Saris might have had more success had he employed Japanese punishment, which, he soon discovered, was as brutal as it was severe. When three local men started a street brawl, King Foyne ordered their summary execution. When this had been carried out, all the able-bodied men of the town “came to try the sharpenesse of their
katanas
[scimitars] upon the corps[es], so that before they
left off they had hewn them all three into pieces as small as a man’s hand.”
The casual violence of the Japanese never ceased to amaze newcomers. It was common practice for samurai to test their swords on criminals, hacking at their corpses “until the wretched body is chopped into mincemeat.” They were also in the habit of stitching the bodies together so that the same exercise could be repeated again and again. “They often sew up bodies which have been cut up by swords,” observed the Jesuit João Rodrigues, who said that “the delight and pleasure which they feel in cutting up bodies is astonishing.”

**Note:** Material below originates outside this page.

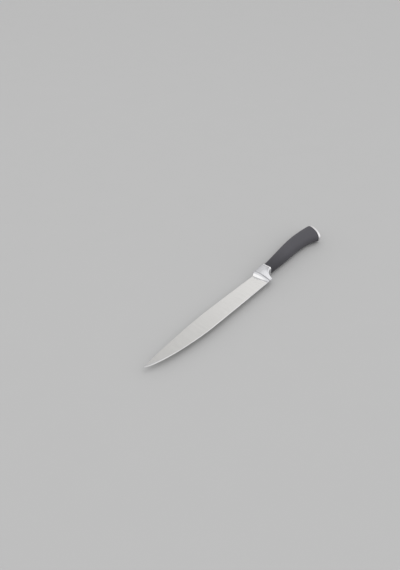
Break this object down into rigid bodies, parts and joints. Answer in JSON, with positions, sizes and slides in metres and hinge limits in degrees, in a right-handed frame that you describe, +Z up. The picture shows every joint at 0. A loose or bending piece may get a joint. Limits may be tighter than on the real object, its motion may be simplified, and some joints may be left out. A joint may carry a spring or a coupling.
{
  "type": "carving knife",
  "caption": "Slim carving knife: flat-ground steel blade with a curved belly, dished steel bolster, humped soft-touch grip and a slanted steel end cap.",
  "frame": {"origin": "centre of the bounding box's base, with the knife lying on its side", "axes": "+X from the point to the butt, +Y from the cutting edge to the spine, +Z up through the blade's thickness"},
  "size_m": [0.3299, 0.0303, 0.016],
  "materials": {
    "blade_steel": "satin, brushed across the blade, with a bright cutting bevel",
    "bolster_steel": "satin on the flanks, polished in the cove and on the lip",
    "cap_steel": "mirror polished",
    "tang_steel": "plain machined",
    "grip_soft": "fine matte soft-touch elastomer, slate grey",
    "core_plastic": "plain moulded",
    "seal_rubber": "plain black"
  },
  "bodies": {
    "root": {"blade": "blade_steel", "bolster": "bolster_steel", "front_seal": "seal_rubber", "tang_bar": "tang_steel", "tang_rivets": "tang_steel", "core_left": "core_plastic", "core_right": "core_plastic", "core_dowels": "tang_steel", "grip_shell": "grip_soft", "tang_washer": "tang_steel", "tang_nut": "tang_steel", "rear_seal": "seal_rubber", "end_cap": "cap_steel"}
  },
  "joints": []
}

Saris’s principal purpose for sailing to Japan was to oversee the establishment of an English factory. This required the assistance of William Adams, for the English could not begin to trade without permission from the ruling shogun. But Saris soon discovered that, in provincial Hirado, the mere mention of Adams’s name was enough to open doors. When he asked King Foyne if he could have “a convenient howse ashoare,” the old man readily agreed and suggested that a couple of the crewmen should go with him in order to view some properties.
Hirado was a bustling little town with a small harbor and a long waterfront. A couple of stone staircases led down to the shoreline, and an old bridge spanned the narrow creek. The better dwellings were constructed of sweet-smelling camphor wood and were protected from the worst of the storms by the mountainous backdrop that encircled the town. Although Hirado was not a prosperous place, it was built upon ancient foundations and its few monasteries had accrued considerable riches over the centuries. The great Zen monastery of Yasumadake was already 400 years old when Saris and his men set foot in Japan. It was surrounded by lush greenery, and its fine wooden buildings housed about a hundred monks.